Expert says S&P downgrade 'not comprehensive'
Bai Chong'en, director of the National Institute for Fiscal Studies at Tsinghua University. [Photo provided to China Daily] |
US financial service agency S&P's decision to downgrade China's credit ratings is "not comprehensive" as the rating ignored the fact that China's stronger economic performance in the first six months has helped a great number of enterprises to have stronger debt-paying abilities, an expert said.
Bai Chong'en, director of the National Institute for Fiscal Studies at Tsinghua University, pointed out that profits for businesses in China had increased considerably in the first half of 2017 and had equipped them with a stronger debt-paying ability, and S&P's downgrading decision should have also taken this fact into account.
The agency lowered China's sovereign credit rating by one notch to A+ from AA- on Thursday, citing economic and financial risks arising from China's fast credit growth.
"Prices of raw materials have risen rapidly in the first half, and this has brought greater profits for companies in these industries. Increased profit for these companies means that their debt-paying ability has also increased accordingly, which reduced financial risks they are bearing. I think financial services like S&P ignored this when downgrading China's credit rating," Bai said.
Figures from the National Bureau of Statistics show that the profits of industrial enterprises above a designated size have increased in the first half. In the January-July period, total profit made by industrial enterprises above a designated size was up 21.2 percent year-on-year, 14.3 percentage points higher than the same period last year.
At the same time, statistics from Lange Steel Information Research Center show that consumption of steel surged by 14.3 percent year-on-year for the first seven months.
Bai said China's strong economic performance in the first half has brought increased profits for companies in the raw materials sectors, while these business entities are previously those with comparatively higher leverage rates. This will enable their debt-paying ability.
"Risks not only depend on the amount of debts in general, but also depend on the way debts are distributed," he said. "And I think in this regard China now in fact has a stronger debt-paying ability."

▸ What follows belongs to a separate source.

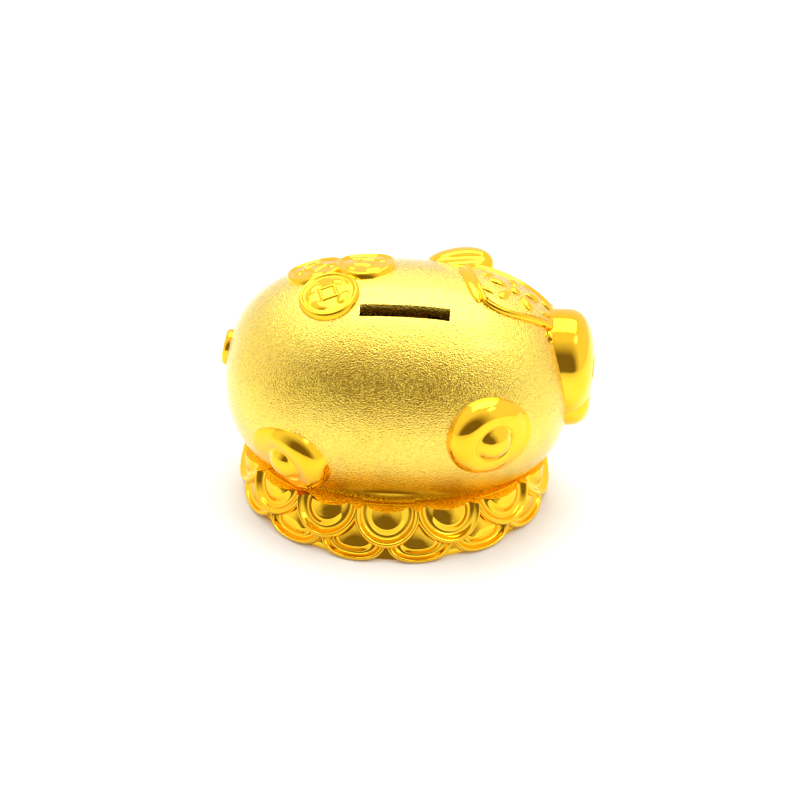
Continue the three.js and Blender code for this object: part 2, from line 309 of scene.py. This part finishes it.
def smooth_profile(points, steps=5):
    """Catmull-Rom points through a given profile."""
    ends = [points[0]] + list(points) + [points[-1]]
    curve = []
    for i in range(1, len(ends) - 2):
        a, b, c, d = (np.array(ends[i + k], dtype=float) for k in (-1, 0, 1, 2))
        for s in range(steps):
            t = s / steps
            curve.append(0.5 * (2 * b + (c - a) * t + (2 * a - 5 * b + 4 * c - d) * t ** 2
                                + (3 * b - a - 3 * c + d) * t ** 3))
    curve.append(np.array(points[-1], dtype=float))
    return curve


def hump(value, middle, half):
    """Rises smoothly to 1 at the middle and is 0 beyond half either side."""
    t = abs(value - middle) / half
    return 0.0 if t >= 1 else 0.5 + 0.5 * math.cos(math.pi * t)


def ease(value, low, high):
    t = min(1.0, max(0.0, (value - low) / (high - low)))
    return t * t * (3 - 2 * t)


# ---- body ---------------------------------------------------------------------------------------
def egg_shell(grow, segments, rows):
    rings = []
    for row in range(1, rows):
        angle = math.pi * row / rows
        x = math.copysign(abs(math.cos(angle)) ** (2 / POWER), math.cos(angle)) * (HALF_LENGTH + grow)
        radius = math.sin(angle) ** (2 / POWER) * (RADIUS + grow)
        rings.append([Vector((x, radius * math.cos(t), AXIS_HEIGHT + radius * math.sin(t)))
                      for t in (2 * math.pi * i / segments for i in range(segments))])
    points, faces = skin(rings)
    points[-2] = Vector((HALF_LENGTH + grow, 0, AXIS_HEIGHT))
    points[-1] = Vector((-HALF_LENGTH - grow, 0, AXIS_HEIGHT))
    return points, faces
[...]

He also said that cutting costs for enterprises remains important along with the nationwide tax reform that changed the country's original business tax to a value-added tax.
"Tax and fees are both burdens to those doing business in China. Here the amount and the variety of fees that companies need to deal with is still huge. Paying such fees is a big burden to enterprises both financially and psychologically," he said. "I think the government needs to review the number of types of fees regularly and cut down those outdated ones."
He also said that China's VAT reform is a positive move in improving the tax system, and will gradually cut cost burdens for enterprises in the long run.